The hardest thing to get used to – and this is across all three episodes and frankly a bit petty to say – is that the episodes are all presented in a 4:3 aspect ratio. The 4:3 presentation makes sense, since that’s how TNG was originally presented, but it does feel a bit you’re like wasting space on a 16:9 HDTV. It doesn’t detract from the overall presentation, mind you, but when the graphics and CG effects have been updated as they have, you really find yourself wanting to see the HD visuals across the entire 16:9 screen, not stare at vertical black boxes on either end of the set.

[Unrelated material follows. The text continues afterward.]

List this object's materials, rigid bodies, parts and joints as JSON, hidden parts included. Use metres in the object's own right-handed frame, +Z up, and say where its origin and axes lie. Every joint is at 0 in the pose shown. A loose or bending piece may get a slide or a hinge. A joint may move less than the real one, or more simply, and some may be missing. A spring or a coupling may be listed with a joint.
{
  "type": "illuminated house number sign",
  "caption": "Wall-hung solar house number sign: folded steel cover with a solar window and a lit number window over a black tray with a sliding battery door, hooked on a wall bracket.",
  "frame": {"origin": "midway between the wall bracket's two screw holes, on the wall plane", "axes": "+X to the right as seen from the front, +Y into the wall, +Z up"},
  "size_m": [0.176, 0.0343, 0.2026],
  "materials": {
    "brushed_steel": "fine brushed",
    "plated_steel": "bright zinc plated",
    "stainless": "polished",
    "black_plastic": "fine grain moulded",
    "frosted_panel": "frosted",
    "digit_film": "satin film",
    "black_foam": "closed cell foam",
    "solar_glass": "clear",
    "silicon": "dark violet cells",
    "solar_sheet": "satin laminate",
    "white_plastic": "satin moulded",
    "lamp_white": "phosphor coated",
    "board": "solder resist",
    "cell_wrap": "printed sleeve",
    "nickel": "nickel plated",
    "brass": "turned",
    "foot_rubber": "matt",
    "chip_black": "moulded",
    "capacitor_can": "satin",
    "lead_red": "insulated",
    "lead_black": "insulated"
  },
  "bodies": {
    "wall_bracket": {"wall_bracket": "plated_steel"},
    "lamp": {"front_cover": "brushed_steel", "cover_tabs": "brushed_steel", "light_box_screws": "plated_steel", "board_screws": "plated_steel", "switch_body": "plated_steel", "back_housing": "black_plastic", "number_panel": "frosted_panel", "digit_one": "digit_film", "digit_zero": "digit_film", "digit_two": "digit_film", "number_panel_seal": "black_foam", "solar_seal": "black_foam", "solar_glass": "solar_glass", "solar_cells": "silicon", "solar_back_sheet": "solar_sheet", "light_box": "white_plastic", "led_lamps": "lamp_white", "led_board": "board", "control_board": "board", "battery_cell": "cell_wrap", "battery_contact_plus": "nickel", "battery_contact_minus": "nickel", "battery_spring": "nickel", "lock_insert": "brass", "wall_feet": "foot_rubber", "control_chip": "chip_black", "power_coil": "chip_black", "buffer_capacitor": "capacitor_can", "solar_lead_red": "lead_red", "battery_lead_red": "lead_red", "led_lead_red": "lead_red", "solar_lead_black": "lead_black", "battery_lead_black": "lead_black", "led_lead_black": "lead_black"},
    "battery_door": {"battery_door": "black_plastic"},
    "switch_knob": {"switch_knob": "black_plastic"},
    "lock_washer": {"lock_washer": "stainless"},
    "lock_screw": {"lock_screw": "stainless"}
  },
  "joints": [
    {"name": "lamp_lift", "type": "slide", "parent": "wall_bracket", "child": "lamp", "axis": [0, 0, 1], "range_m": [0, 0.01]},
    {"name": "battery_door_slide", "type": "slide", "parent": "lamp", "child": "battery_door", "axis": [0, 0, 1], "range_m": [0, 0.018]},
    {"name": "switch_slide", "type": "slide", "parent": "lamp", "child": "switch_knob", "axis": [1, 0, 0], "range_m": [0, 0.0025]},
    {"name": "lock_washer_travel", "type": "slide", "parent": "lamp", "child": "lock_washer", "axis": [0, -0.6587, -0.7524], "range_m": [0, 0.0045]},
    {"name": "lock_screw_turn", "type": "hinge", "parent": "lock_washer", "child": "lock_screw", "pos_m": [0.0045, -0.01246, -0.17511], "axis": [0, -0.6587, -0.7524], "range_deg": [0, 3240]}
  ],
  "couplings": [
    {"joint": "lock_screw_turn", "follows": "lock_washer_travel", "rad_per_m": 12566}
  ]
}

Regardless, for 3 hours and 2 minutes, everyone who ever enjoyed TNG during its first run is bound to be impressed, entertained and motivated to buy the entire set while watching The Next Level. As an appetizer for the Complete Series hitting Blu-ray Disc later this year, The Next Level has done its job whetting my appetite for a whole lot more TNG goodness. As Paramount and CBS Home Entertainment did with the remastered TOS Blu-ray set, they’ve clearly taken their time with The Next Level and seem well on their way to doing right by TNG’s debut on Blu-ray Disc. If you were excited by The Next Level, which I certainly was, watching these three remastered episodes will make you downright giddy at the chance to own the complete series on Blu-ray Disc later this year.
If you’re a fan of TNG, you should seriously consider pre-ordering The Next Level and the entire series from Amazon.com using these links: Star Trek: The Next Generation – The Next Level | Star Trek: The Next Generation – Complete Series [Blu-ray].
Score: 8.5 — The largely well-done visual updates suffer from only a few miscues, while the audio shows potential but doesn’t entirely live up to expectations in these three episodes.